“I’m sorry,” I said.
“I love you!” She cried. “I trusted you! We’re a team—you said you’d never leave me, that we were partners, that you’d walk into hell to get me back!”
“You’ve already—”
“How could you!” She punched me in the shoulder with her free hand, only once at first, then over and over, pounding her fist into my arm and chest, digging her knuckles into my flesh. I grabbed her hand in mine, wrestling her to a halt.
“You’ve already been to hell,” I said. “I’m the one who took you there. This life we’ve been trying to live, sleeping in alleys and living on stolen corn nuts from highway truck stops: this is hell. Dragging you from one murder to the next, forcing you to remember tragedies that aren’t even yours, dancing along the edge of a suicide cliff and trying to catch you every time you start to go over: that’s hell. If I love you, I can’t put you through that.”
“That’s not your choice to make.”
“I know.”
“This is my life,” she growled. “And if this is how I want to live it, I’m damn well going to live it how I want.”
“You’re ill,” I said. “You need medicine, you need therapy, you need twenty-four-hour care of a kind that I can’t give you—”
“I don’t want care,” she screamed, “I want you!”
“And I want you to be alive,” I said. “And happy. Even if I’m not there to see it.”
The truck stopped in front of the hospital, and Brooke wrenched away from me, leaping out and running.
“There she is!”
“It’s Brooke! Thank God, it’s Brooke!”
Brooke’s parents had been waiting, probably for hours. It’s hard to predict travel times when you’re hitchhiking. I’d spent a dollar on a phone call, telling them the day and the place and hanging up. They streaked across the parking lot now, catching her in their arms, sobbing and lifting her up and holding on to something they thought they’d lost forever.
Brooke looked back at me, pleading, trying to break away. “You can’t leave me!”
“She’s a severe suicide risk,” I called out, standing in the back of the truck. “Clinical depression and dissociative identity disorder. At least one of her personalities is bipolar. She needs a long-term, live-in care facility and intensive therapy, but she can come through.”
“I’m not weak!” Brooke shouted.
“No you’re not,” I said. “You’re the strongest person I’ve ever known. I could never have done what you did.”
“Is that John?” asked Brooke’s mother.
“He’s saving her,” said Brooke’s father.
“He’s hurting me,” sobbed Brooke.
“Sometimes the right choice is the one that hurts the most,” I said. “Good-bye Brooke.” I sat down and knocked on the side of the truck. Time to go. I said the next one softly: “Good-bye, Marci.” I started to cry, and the truck rolled.
“You’re not staying?” shouted Brooke’s mom. “What should we tell your aunt? Your sister?”
I didn’t answer, and the truck pulled out of the parking lot, back onto the road.
I sat in silence for a mile or more before banging on the side of the truck again. The driver stopped.
“You want to go back?”
“Just let me out here,” I said. I hopped down.

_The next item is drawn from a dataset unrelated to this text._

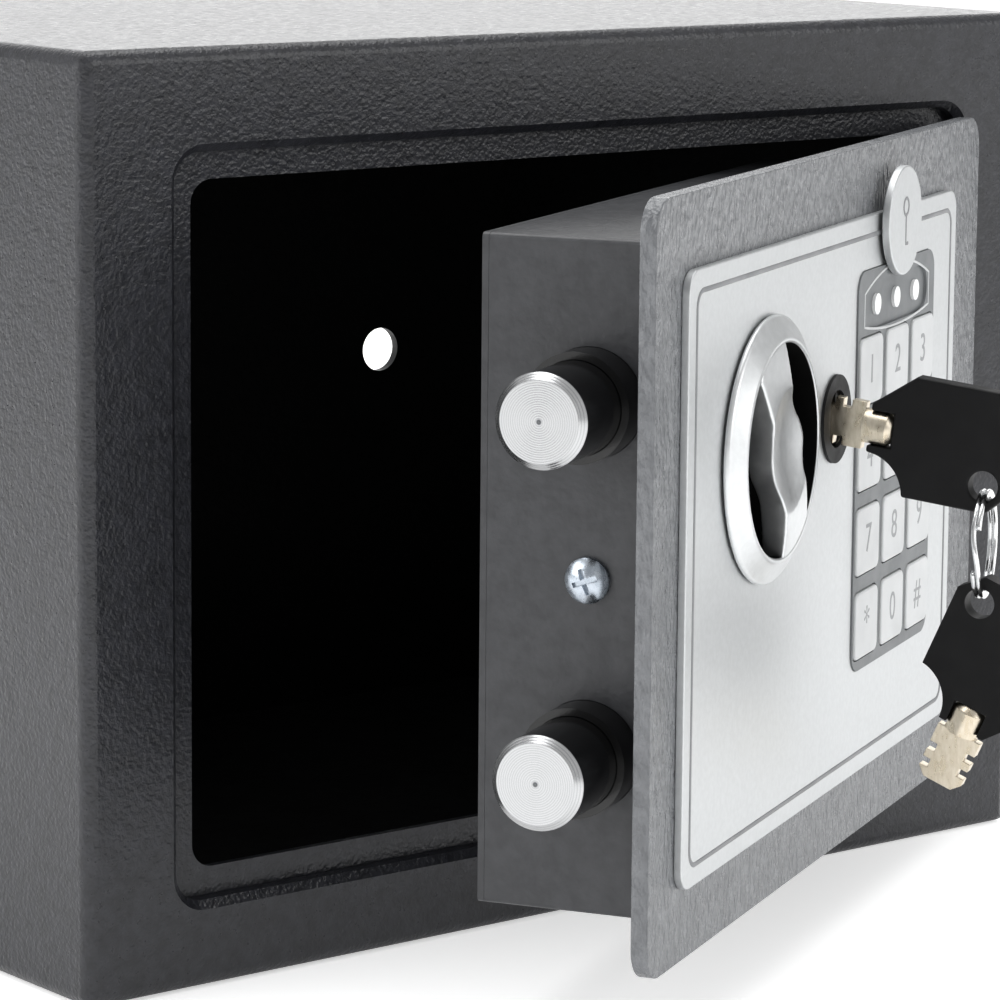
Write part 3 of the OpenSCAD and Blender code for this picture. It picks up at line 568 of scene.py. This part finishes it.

“What was all that back there?” he asked.
“You’ll see it on the news,” I said. “Look for the name Brooke Watson.” I started walking away.
“What about you?”
I turned around, walking backward away from him. “The police are going to ask where you left me,” I said. “Probably the FBI, too. Tell them I said hi.”
I turned back around and walked away. I passed through the town I grew up in, wondering who might recognize me, what they might do. No one even looked. I was a drifter, here one minute and gone the next. I passed the school, empty in the summer; I passed the old apartments where my sister used to live. I passed Marci’s house, still overgrown with trees and plants, and saw her little sister playing on the sidewalk, drawing pictures with thick sticks of colored chalk. I stopped half a block away and watched her. I couldn’t see what she was drawing. I turned the corner and moved on. I passed the wood plant, and jumped a fence to the rail yard, and climbed aboard an empty flatbed as the train headed out for another load of logs.
The city disappeared behind me, and the wind whistled secrets in my ears.